Privatizações: como conciliar interesses públicos e privados?
Os economistas Róridan Duarte e Gabriel Galípolo foram os convidados para falar sobre privatizações durante o XXIV Congresso Brasileiro de Economia. Os dois reconheceram que o assunto desperta paixões, inclusive ideológicas, e trataram de fazer o debate da forma mais técnica possível.
Róridan foi o primeiro a falar, e primeiro tratou do que a Constituição diz a respeito. No caso de exploração de atividade econômica, o estado só deve prestar diretamente o serviço em caso de segurança nacional ou relevante interesse coletivo, desde que definidos em lei. “São os chamados setores estratégicos, como petróleo, energia e exploração de minérios, onde o estado pode atuar diretamente”, explicou Róridan. “Já a prestação do serviço público tem outra característica. Então, primeiro de tudo, temos que separar serviço público de atividade econômica”.
Entre os aspectos a serem observados, há o econômico: se o serviço for transferido para um particular, haverá um monopólio ou oligopólio? Se sim, a ação do estado tem que se dar de modo muito efetivo na regulação. “Nas áreas onde há competição é mais fácil. Em setores de monopólio ou oligopólio é preciso dar um grande passo para que estes setores funcionem de forma eficaz”, expressou o economista. “Temos agências reguladoras, autônomas em tese, mas em alguns casos um diretor tem que renunciar por causa de interesses do governo”.
Róridan procurou diferenciar concessão de privatização. “Na concessão, a prestação de um serviço se dá por empresa pública ou particular com regulação. A prestação é transferida, mas ela não perde o caráter de serviço público. É o que acontece com o transporte e a energia”, explicou. “A concessão leva em conta o direito do cidadão, demanda estabilidade de regras e uma forte atuação econômica na definição de regras de concessão. É um grande campo de trabalho para o economista”.
Na privatização, há outros aspectos para analisar, como o conflito de interesses entre lucro e função social da atividade econômica. “Muitas vezes dizem que as empresas estatais não dão lucro, mas em alguns casos o lucro é secundário. É preciso prestar o serviço com qualidade para uma população que, muitas vezes, não desperta o interesse do setor privado”.
Gabriel Galípolo falou em seguida. “Estamos há muito tempo presos num debate que opõe estado e mercado, público e privado, como se fosse possível a existência de um eliminando o outro”, comentou. “Na própria atuação do estado, uma obra pública significa elaborar uma licitação para contratação de um privado”.

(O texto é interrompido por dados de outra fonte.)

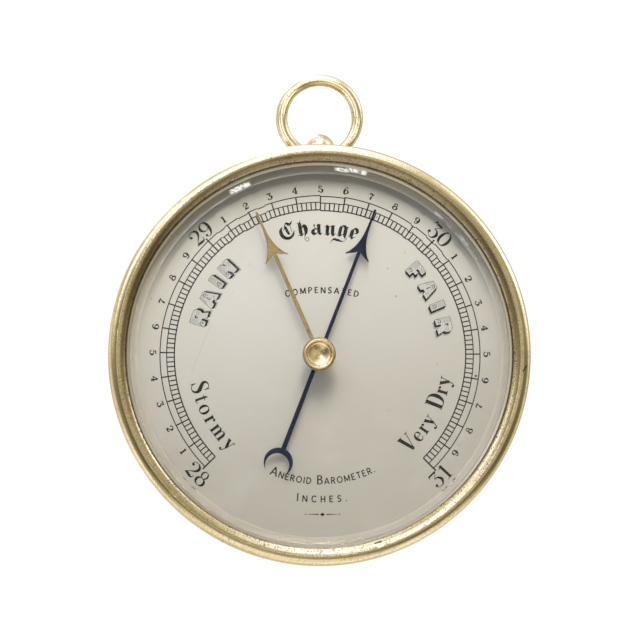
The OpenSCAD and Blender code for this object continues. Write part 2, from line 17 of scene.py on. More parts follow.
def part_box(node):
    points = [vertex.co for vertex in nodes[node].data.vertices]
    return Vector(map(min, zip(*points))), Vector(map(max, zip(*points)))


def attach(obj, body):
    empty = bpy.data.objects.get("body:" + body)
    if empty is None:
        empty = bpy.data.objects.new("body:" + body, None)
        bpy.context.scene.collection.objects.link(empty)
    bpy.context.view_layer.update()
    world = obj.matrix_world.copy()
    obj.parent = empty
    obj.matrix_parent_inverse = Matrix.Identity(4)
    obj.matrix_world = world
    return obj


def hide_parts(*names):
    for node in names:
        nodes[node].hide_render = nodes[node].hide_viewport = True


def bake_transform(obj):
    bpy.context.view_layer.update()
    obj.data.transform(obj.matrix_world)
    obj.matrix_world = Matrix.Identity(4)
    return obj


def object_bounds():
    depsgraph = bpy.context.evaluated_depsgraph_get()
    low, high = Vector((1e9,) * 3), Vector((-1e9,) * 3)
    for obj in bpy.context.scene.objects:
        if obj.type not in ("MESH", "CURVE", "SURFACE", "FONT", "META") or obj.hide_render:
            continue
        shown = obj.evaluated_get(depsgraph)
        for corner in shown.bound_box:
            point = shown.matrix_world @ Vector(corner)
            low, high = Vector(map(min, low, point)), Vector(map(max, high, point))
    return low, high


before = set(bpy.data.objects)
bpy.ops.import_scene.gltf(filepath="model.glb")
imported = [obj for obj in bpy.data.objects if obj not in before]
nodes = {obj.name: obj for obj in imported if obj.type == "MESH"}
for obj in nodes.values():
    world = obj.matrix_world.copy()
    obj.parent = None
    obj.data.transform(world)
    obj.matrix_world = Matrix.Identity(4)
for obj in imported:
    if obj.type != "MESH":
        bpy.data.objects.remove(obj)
cad_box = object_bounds()
random.seed(7)

MM = 0.001
FULL_TURN = 2 * math.pi


def to_row(x, y, z):
    """A dial point in millimetres as a row-frame point in metres."""
    return (x * MM, -z * MM, y * MM)


def to_dial(point):
    """A row-frame point in metres as a dial point in millimetres."""
    return (point[0] / MM, point[2] / MM, -point[1] / MM)


def cad_z(node):
    """Lowest and highest z of a CAD piece along the dial's axis."""
    low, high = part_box(node)
    return -high[1] / MM, -low[1] / MM


def cad_radius(node):
    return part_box(node)[1][0] / MM


DIAL_FEET, DIAL_TOP = cad_z("dial")
BEZEL_BOTTOM, BEZEL_TOP = cad_z("bezel")
BEZEL_R = cad_radius("bezel")
ROLL_R = 2.8  # the outer part of the bezel's rolled rim
ROLL_Z = BEZEL_TOP - ROLL_R

# lowest and highest z of everything printed on the dial
INK = (DIAL_TOP - 0.02, DIAL_TOP + 0.012)
# the rings were turned a little off the middle of the plate
RING_CENTRE = (0.20, 0.30)


# ------------------------------------------------------------------ mesh building
def is_clockwise(outline):
    pairs = zip(outline, outline[1:] + outline[:1])
    return sum(x0 * y1 - x1 * y0 for (x0, y0), (x1, y1) in pairs) < 0


def side_quads(low, high, count):
    """Faces between two rings of vertices that start at the given indices."""
    return [
        (low + i, low + (i + 1) % count, high + (i + 1) % count, high + i) for i in range(count)
    ]


class Solid:
    """Vertices and faces of one object, gathered piece by piece."""

    def __init__(self):
        self.verts = []
        self.faces = []
        self.slots = {}  # face index: material slot, where it is not the first

    def add(self, verts, faces):
        start = len(self.verts)
        self.verts.extend(verts)
        self.faces.extend(tuple(i + start for i in face) for face in faces)

    def prism(self, outline, span):
        """A closed flat plate over an outline, between two heights."""
        if is_clockwise(outline):
            outline = outline[::-1]
        n = len(outline)
        verts = [(x, y, z) for z in span for x, y in outline]
        ends = [tuple(range(n))[::-1]], [tuple(range(n, 2 * n))]
        self.add(verts, ends[0] + side_quads(0, n, n) + ends[1])

    def ribbon(self, points, span, closed=False):
        """A closed flat band along (x, y, width) points."""
        n = len(points)
        left, right = [], []
        for i, (x, y, width) in enumerate(points):
            if closed:
                before, after = points[i - 1], points[(i + 1) % n]
            else:
                before, after = points[max(i - 1, 0)], points[min(i + 1, n - 1)]
            dx, dy = after[0] - before[0], after[1] - before[1]
            length = math.hypot(dx, dy)
            side_x, side_y = -dy / length * width / 2, dx / length * width / 2
            left.append((x + side_x, y + side_y))
            right.append((x - side_x, y - side_y))
        bottom, top = span
        verts = [(x, y, z) for z in (top, bottom) for edge in (left, right) for x, y in edge]
        faces = []
        for i in range(n if closed else n - 1):
            j = (i + 1) % n
            faces += [
                (i, n + i, n + j, j),
                (2 * n + i, 2 * n + j, 3 * n + j, 3 * n + i),
                (i, j, 2 * n + j, 2 * n + i),
                (n + i, 3 * n + i, 3 * n + j, n + j),
            ]
        if not closed:
            faces += [(0, 2 * n, 3 * n, n), (n - 1, 2 * n - 1, 4 * n - 1, 3 * n - 1)]
        self.add(verts, faces)

    def disc(self, x, y, radius, span, sides):
        self.prism(circle(x, y, radius, sides), span)

    def lathe(self, profile, sides, bend=None):
        """A closed profile of (radius, z) stations turned about the dial's axis.

        Stations at radius 0 meet in one vertex. bend(station, radius, z, angle) moves a vertex.
        """
        verts, index = [], []
        for station, (r, z) in enumerate(profile):
            if r < 1e-6:
                index.append([len(verts)] * sides)
                verts.append((0.0, 0.0, z))
                continue
            index.append(list(range(len(verts), len(verts) + sides)))
            for i in range(sides):
                angle = FULL_TURN * i / sides
                radius, height = bend(station, r, z, angle) if bend else (r, z)
                verts.append((radius * math.sin(angle), radius * math.cos(angle), height))
        faces = []
        for low, high in zip(index, index[1:] + index[:1]):
            for i in range(sides):
                j = (i + 1) % sides
                face = tuple(dict.fromkeys((low[i], low[j], high[j], high[i])))
                if len(face) > 2:
                    faces.append(face)
        self.add(verts, faces)

    def build(self, name, materials, smooth=None, turn=0.0):
        """Makes the object. smooth is the sharp-edge angle, turn is clockwise; both in degrees."""
        cos, sin = math.cos(math.radians(-turn)), math.sin(math.radians(-turn))
        verts = [to_row(x * cos - y * sin, x * sin + y * cos, z) for x, y, z in self.verts]
        mesh = bpy.data.meshes.new(name)
        mesh.from_pydata(verts, [], self.faces)
        mesh.validate()
        for material in materials:
            mesh.materials.append(material)
        for index, slot in self.slots.items():
            mesh.polygons[index].material_index = slot
        obj = link_object(name, mesh)
        face_outward(mesh)
        if smooth is not None:
            mesh.polygons.foreach_set("use_smooth", [True] * len(mesh.polygons))
            mesh.set_sharp_from_angle(angle=math.radians(smooth))
        return obj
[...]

A discussão importante, para Galípolo, é quais são as modalidades de contratação que vão gerar maior alinhamento entre os estímulos que devem ser dados ao contratado (lucratividade) e a prestação de um serviço de qualidade – o que nem sempre é simples, quando se leva em conta a lei de licitações. “Contrate alguém para fazer uma obra na sua casa pelo menor preço. Dificilmente esta será a melhor maneira de contratar alguém. Qual é a opção que o ganhador tem para aumentar a lucratividade? Pedir um aditivo no meio do caminho, e enquanto não for acertada essa diferença, ele não termina a obra. Ou então reduzir custos, o que impactará na qualidade”.
Galípolo também explicou brevemente o que é concessão, parceria público-privada e privatização. No Brasil, inclusive, há leis separadas para concessões e parcerias público-privadas. “Parece simples passar para o privado e pensar que tudo estará resolvido. Mas é sempre bastante complexo. Há passivos contingentes, que vêm desde temas ambientais até trabalhistas. O privado olha os riscos jurídicos e institucionais que são difíceis de gerir”. E citou uma situação em que é possível conciliar interesses: “Quando um mesmo agente é responsável pela construção do ativo e pela manutenção, ele vai querer que fique pronto o mais antes possível, porque só terá receita quando o ativo estiver pronto. Mas ele não quer perder qualidade, já que será o responsável pela manutenção durante 10, 20, até 30 anos. Nesta modalidade de contratação, é possível alinhar interesses”.
Para debater o assunto, é preciso escapar das armadilhas da polarização. “Quando eu transfiro uma atividade para o setor privado, o setor público não a abandonou, tem que regular a atividade e fiscalizar. Quando eu executo com uma empresa pública, não significa que não terei a contratação de entes privados. A maior parte das empresas públicas não funciona sem a contratação de empresas privadas para realizar a atividade-fim”, finalizou Galípolo.